Танеев | страница 15



Желанным гостем Ивана Ильича был, по преданию, и другой русский писатель — Михаил Евграфович Салтыков-Щедрин, как известно, прекрасный пианист, поклонник и ценитель итальянского оперного искусства.

5

Такова была семейная среда, где 13 ноября 1856 года появился новорожденный отпрыск славного рода, названный Сергеем.

Невозможно было описать торжество счастливого отца, которому перевалило на седьмой десяток, когда еще в раннем младенчестве Сережа проявил несомненное тяготение к музыке.

Одаренность ребенка приводила в восторг гостей. Умиленный капельмейстер местного театра сочинил в честь малыша польку, которую назвал «Сереженька-полька». У Владимира Танеева, как нам известно, были свои счеты с музыкой. Однако именно он обратил внимание на редкостные способности Сережи.

К счастью для будущего композитора, его первая учительница Мария Миропольская и позднее В. И. Полянская сумели убедить Ивана Ильича в том, что мальчик не должен ни слушать отцовскую музыку, ни тем более в ней участвовать.
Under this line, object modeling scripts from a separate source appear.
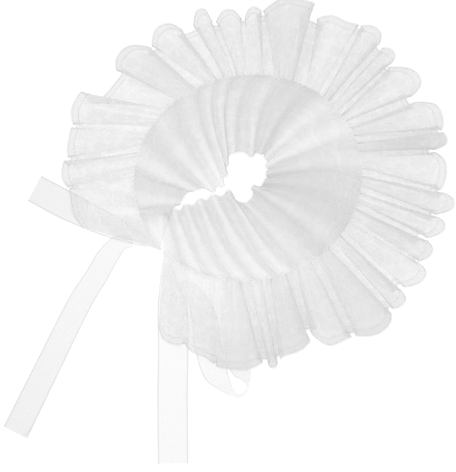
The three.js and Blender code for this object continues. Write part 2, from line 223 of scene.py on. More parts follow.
def lengths(points):
    """Distance along a row of points."""
    return np.concatenate([[0.0], np.cumsum(np.linalg.norm(np.diff(points, axis=0), axis=1))])


def resample(points, values, step):
    """points and values at even steps along points."""
    s = lengths(points)
    n = max(2, int(round(s[-1] / step)) + 1)
    at = np.linspace(0, s[-1], n)
    stack = np.column_stack([points, values])
    return np.column_stack([np.interp(at, s, stack[:, k]) for k in range(stack.shape[1])])


def blur(values, sigma):
    """Gaussian smoothing along the first axis, with the ends kept."""
    reach = int(3 * sigma)
    kernel = np.exp(-0.5 * (np.arange(-reach, reach + 1) / sigma) ** 2)
    kernel /= kernel.sum()
    first, last = values[:1], values[-1:]
    padded = np.vstack([2 * first - values[reach:0:-1], values, 2 * last - values[-2 : -reach - 2 : -1]])
    return np.column_stack([np.convolve(padded[:, k], kernel, "valid") for k in range(values.shape[1])])


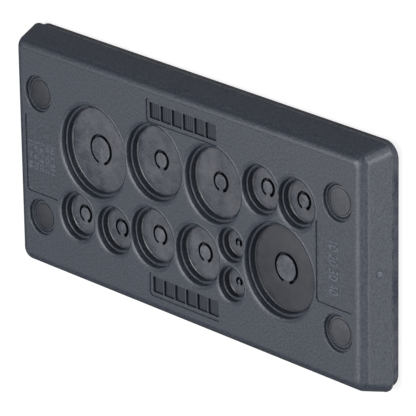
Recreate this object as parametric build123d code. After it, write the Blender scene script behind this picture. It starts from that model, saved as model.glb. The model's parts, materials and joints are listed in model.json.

На склоне лет Сергей Танеев вспоминал уроки Полянской, которая, по словам композитора, сумела пробудить в нем силы, «не покидавшие его всю жизнь».

Он рос несколько флегматичным и не слишком подвижным, румяным и пухлощеким увальнем. Правый глаз его несколько косил. Как гласит предание, первая кормилица Сережи, чтобы избавить себя от излишних хлопот, оставляла его в колыбели, повесив над самым носом младенца блестящую игрушку. Малыш, переставая кричать, таращил на нее глаза. С той поры якобы и начал косить. Впрочем, судя по фотографиям разных лет, косоглазие это не было постоянным, а с годами почти вовсе исчезло.

Даже в ранние годы ближних нередко озадачивала его необычная, вовсе не по летам, самостоятельность, серьезность, задумчивость.

Позади дома был довольно обширный сад, вдоль забора — заросли ягодников: смородины, крыжовника, малины. В эти заросли Сережа любил забираться, и нянюшке подчас мудрено было отыскать его в колючей чаще.

Нянюшку звали Пелагея Васильевна Чижова. Сережа запомнил ее еще молодой светловолосой женщиной невысокого роста, но статной, степенной и красивой, в белом чепце и салопе. У нее был кроткий и веселый нрав, зоркие светло-голубые глаза.

Шли годы. Текла во глубину дремучих лесов прозрачная, чистая Клязьма, унося перезвоны владимирских колоколов.

Летом с поймы долетало мычание стад, за холмами, сотрясая землю, грохотал гром, ветер гнал вдоль по улицам облака пыли. В августе по неровной булыжной мостовой тарахтели телеги, катились на ярмарку фуры с пестро разодетыми циркачами.